The Commerce Clause prohibits states from imposing taxes that either discriminate against interstate commerce or create an undue burden by subjecting activities to multiple or inequitably apportioned taxation.
For a state tax to withstand scrutiny under the Commerce Clause, it must satisfy four criteria: the tax must be applied to an activity with a significant connection to the taxing state, be equitably apportioned, not discriminate against interstate commerce, and be reasonably related to the services provided by the state. This was established in a U.S. Supreme Court case involving also involved the Maryland Comptroller.
The tech companies are arguing that this tax imposes varying rates on taxpayers who are generating equal amounts of digital advertising revenue from Maryland and violates the Commerce Clause.
Maryland Argument
Maryland’s argument is that digital advertising platforms can target individual residents of Maryland with remarkable precision and accuracy. These platforms collect information on various aspects, such as user demographics, social connections, browsing history, and geolocation in relation to other users. This data is then processed through an algorithm that enables the platforms to demand higher bids from advertisers for more precisely targeted access. Maryland wants to make money off these transactions.
You know how it works. You are searching for a new pair of running shoes and might continue to see ads for athletic footwear for several weeks. After attending a concert, you receive ads for similar music events or the artist’s merchandise. You order a vegan cookbook online could suddenly start seeing ads for plant-based restaurants and products. These big tech companies know you better than some of your friends.
The reach does not stop there.
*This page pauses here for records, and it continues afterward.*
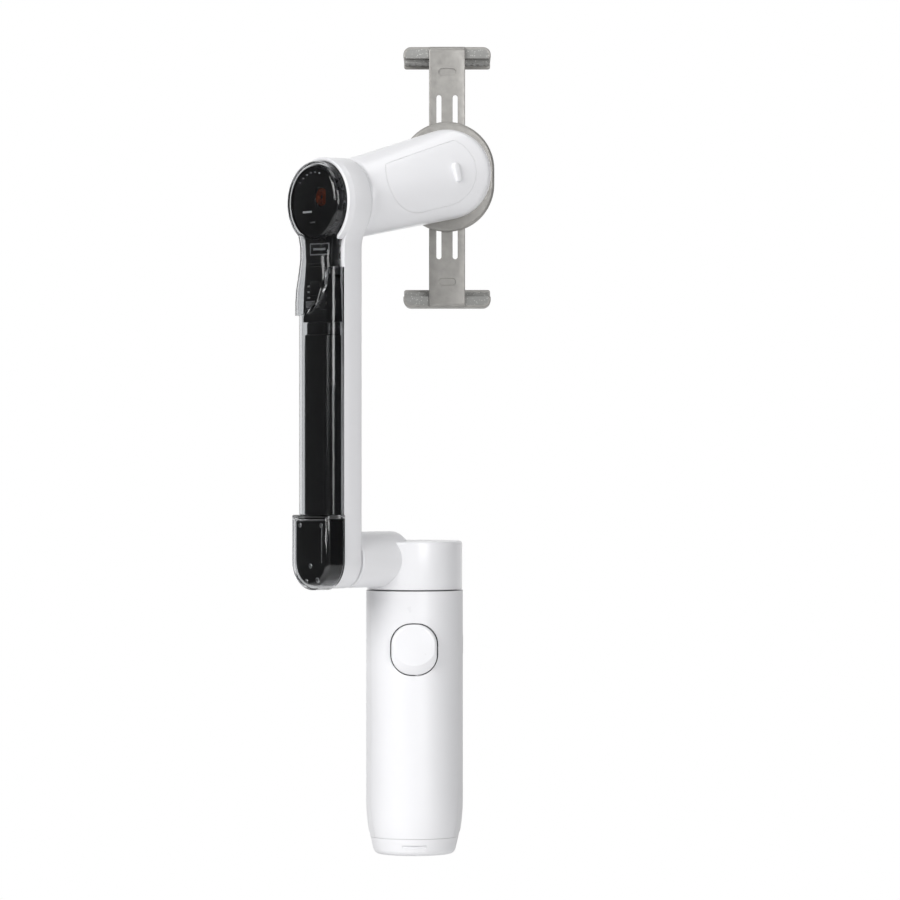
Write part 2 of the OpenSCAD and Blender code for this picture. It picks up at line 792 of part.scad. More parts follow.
handle_front_shell();
handle_rear_shell();
bottom_hub();
leg_pins();
deck_plate();
rod_guide();
battery_cell();
main_board();
charge_port();
trigger_switch();
status_lights();
leg_right();
leg_left();
leg_rear();
trigger();
control_wheel();
record_button();
mode_button();
power_button();
joystick_yoke();
joystick_cap();
rod_section_1();
rod_section_2();
rod_section_3();
rod_section_4();
pan_base();
pan_stator();
pan_coils();
pan_bearing();
pan_housing();
pan_rotor();
fold_pin();
arm_shell();
arm_core();
clear_tube();
clear_head();
clear_cup();
arm_board();
cover_screws();
roll_stator();
roll_coils();
roll_bearing();
roll_arm();
roll_rotor();
front_cap();
tilt_stator();
tilt_coils();
tilt_bearing();
mount_disc();
tilt_rotor();
mount_magnets();
clamp_housing();
clamp_plate();
clamp_pad();
upper_strip();
upper_jaw();
upper_pad();
lower_strip();
lower_jaw();
lower_pad();
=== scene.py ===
"""Looks of the folding phone gimbal: fine meshes for the pieces that show, and a procedural
material for every piece. Lengths in the mesh code are millimetres in the CAD's frame."""
import json
import math

import bmesh
import bpy
from mathutils import Matrix, Vector


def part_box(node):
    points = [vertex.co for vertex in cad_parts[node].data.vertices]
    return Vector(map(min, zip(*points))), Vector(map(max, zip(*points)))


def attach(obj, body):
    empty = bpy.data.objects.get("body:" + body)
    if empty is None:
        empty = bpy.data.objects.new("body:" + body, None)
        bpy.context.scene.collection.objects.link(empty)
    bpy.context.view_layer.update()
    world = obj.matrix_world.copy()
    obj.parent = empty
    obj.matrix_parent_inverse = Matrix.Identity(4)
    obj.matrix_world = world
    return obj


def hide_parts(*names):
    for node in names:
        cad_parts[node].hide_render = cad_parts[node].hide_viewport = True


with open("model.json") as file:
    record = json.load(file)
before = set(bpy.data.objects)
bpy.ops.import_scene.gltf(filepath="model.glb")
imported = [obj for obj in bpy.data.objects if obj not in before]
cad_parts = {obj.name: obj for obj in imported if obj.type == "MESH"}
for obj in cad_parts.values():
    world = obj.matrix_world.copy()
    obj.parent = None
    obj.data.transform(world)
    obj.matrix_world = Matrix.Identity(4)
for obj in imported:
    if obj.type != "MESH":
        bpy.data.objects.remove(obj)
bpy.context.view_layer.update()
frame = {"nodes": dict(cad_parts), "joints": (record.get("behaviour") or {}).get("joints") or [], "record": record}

MM = 0.001
TINY = 1e-9
NODES = frame["nodes"]
JOINTS = {joint["name"]: joint for joint in frame["joints"]}
BODIES = frame["record"]["behaviour"]["bodies"]
BODY_OF = {node: body for body, nodes in BODIES.items() for node in nodes}
# ALONG runs on the roll axis from the arm towards the phone; ACROSS is level, across the arm
ALONG = Vector(JOINTS["roll"]["axis"])
UP = Vector((0, 0, 1))
ACROSS = UP.cross(ALONG)
FOLD_Z = JOINTS["arm_fold"]["pos_m"][2] / MM
ROLL_Z = JOINTS["roll"]["pos_m"][2] / MM
TILT_X = JOINTS["tilt"]["pos_m"][0] / MM
TILT_Z = JOINTS["tilt"]["pos_m"][2] / MM


def low(node, axis):
    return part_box(node)[0][axis] / MM


def high(node, axis):
    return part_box(node)[1][axis] / MM


def along_range(node):
    """Where a node of the arm starts and ends along the roll axis, in millimetres."""
    places = [vertex.co.dot(ALONG) / MM for vertex in NODES[node].data.vertices]
    return min(places), max(places)


# ---------- material nodes ----------

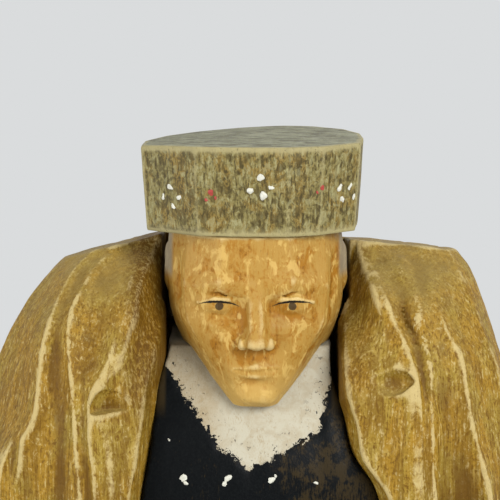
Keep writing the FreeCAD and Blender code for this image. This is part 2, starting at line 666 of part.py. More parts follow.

Each piece of data collected about a user can be bought, sold, or combined into a personalized profile that encompasses all of a user’s online services and physical devices. This results in an incredibly detailed summary of each Maryland user, used to sell targeted advertising opportunities to advertisers.
Now Maryland is not taxing other ads the same way, which the lower court says is discriminatory. Maryland argues that simply determining that the tax applies to a digital service or product similar to a non-digital counterpart is insufficient. Instead, the tax must be applied to the digital product or service in a discriminatory manner. So the ITFA is applicable only if Maryland’s law confers a “preferential advantage” over a comparable industry within the state. Maryland is saying if Google moves its operations to Maryland, it will get the same tax.
Free Speech Concerns Invalid
Maryland also pushes back on free speech concerns. The state argues that the law does not restrict what a taxpayer may say to the customer or anyone else about the tax or any other subject. It argues that the First Amendment is not implicated merely because a taxpayer uses speech in an invoice to directly pass on the cost of the tax. It has never been considered an abridgment of freedom of speech to make a course of conduct illegal simply because the conduct was initiated, evidenced, or carried out by means of language, spoken, written, or printed. The First Amendment does not prevent restrictions directed at commerce or conduct from imposing incidental burdens on speech.
When firms dictate the terms of transactions, as when they directly impose a cost on a customer, they engage in commercial practices that state and national legislation can and do prohibit, even if the course of conduct is mostly brought about through speaking or writing. Thus, directly billing a tax cost constitutes commercial conduct that may be regulated without implicating the First Amendment.
Do I fully understand all of the arguments I just presented to you? I do not. But I wrote about this because I have been reading about it, and it is fascinating. I’m looking forward to seeing how it plays out. Who am I rooting for? I guess Maryland but more on “Maryland v. The World” grounds that the specifics and implications of the tax, which I really cannot grasp. I have not read anything particularly compelling to sway me intellectually one way or the other.